Add the other district option as another choice to the pile.  That’s Six.

Davis and his staff could have developed new policies to help her raise her profile, as Cochrane mentioned.  Surely there was something coming in the budget that could have helped.

Seven choices.

Davis could have left Manning in place, cut her modest salary in half, and made her the Attorney General instead of Felix Collins.  They could have called the shuffle 12.25 ministers. 

She’d still be there.

So there you have it.

Eight choices.

At least, not counting the one he actually made to fire Manning and re-appoint Manning to cabinet.

All of them belong to Paul Davis.

The Premier.

None of them belong to Felix Collins.

A message to the back bench

There have been rumblings since last week that some members of Davis’ caucus were upset with Manning and have been for a while.  None of it is concrete.  Rumblings from the department is that Manning worked hard.

Certainly, Manning didn’t make any friends  - and Davis didn’t either  - when Davis appointed someone from outside caucus to sit in cabinet.  Politicians are nothing if they are not ego in a suit.
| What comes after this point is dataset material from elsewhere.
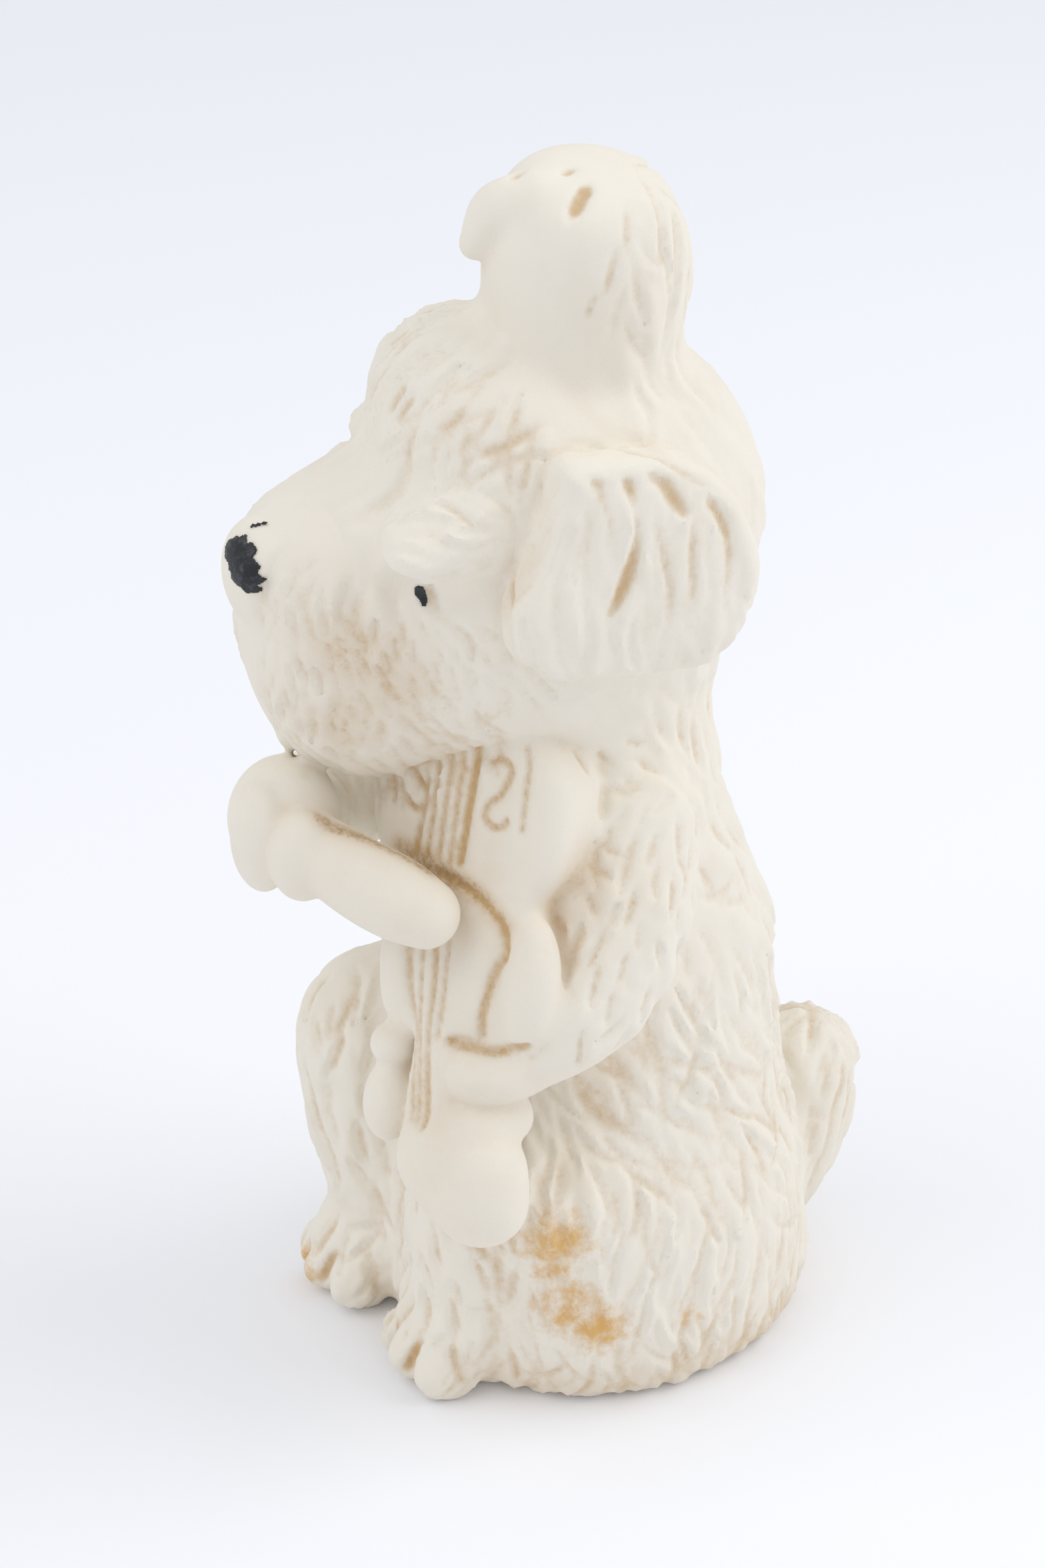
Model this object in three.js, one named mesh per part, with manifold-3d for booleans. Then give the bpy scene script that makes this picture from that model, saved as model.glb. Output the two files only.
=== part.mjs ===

Manning was a giant slap to a lot of egos some of which were already chafed.  

But don’t forget that had to be part of Davis’ calculation when he appointed her.

Something must have happened more recently that made Manning expendable. Some have hinted Manning had botched the 911 talks with St. John’s. Maybe. But that seems like a rather flimsy excuse. other ministers have screwed up far more seriously.  Given that Davis had already invested so heavily in Manning, he had all sorts of choices that could have removed her from justice but not thrown her out entirely.  Whatever happened, it must have been serious.

When it came time to do this cut to cabinet, it pays to notice precisely what Davis did.  He chucked Manning. He put two out of cabinet but let them attend the ceremony to show unity. And Davis made it plain that all the parliamentary secretaries would have to take on extra work.  Manning was the only one who got seriously screwed over. 

Davis actions didn’t look like a well-planned budget speech. He just broke a couple of departments a handed the bits around among the ministers. Davis could have re-organized the ministry. He could have created the department of fisheries, food and aquaculture, for example, by blending fish and aquaculture together with the agriculture bits of what is now a separate agency.  The forestry part of the agency rightly belongs with natural resources.

In one fell swoop,  Davis could have eliminated not just a minister but a senior bureaucracy that was unnecessary as well.  He could have done that in others.  Had Davis eliminated some or all of the parliamentary secretaries, he would have saved even more money.

Davis didn’t do that:  he went for something quick and easy.  Flick Judy.  Shuffle some departments.  Point to the parliamentary secretaries who Davis said will have to shoulder some extra work now. That strongly suggests this wasn’t about the money as much as it was about clearing up a political problem inside caucus.  Davis will need as many votes in the House as he can get.  This way, he has them.

And for a bit of distraction from the real story,  someone is passing around the idea that Felix Collins is a political genius who really made all the decisions about who sits in cabinet. Enough people have said it so that the reporters will repeat it, just like they think there is something called a half a minister because enough Conservative insiders said so.

La dee dee.  One-two-three.

Felix the half ay gee.

If nothing else, it’s a catchy little tune.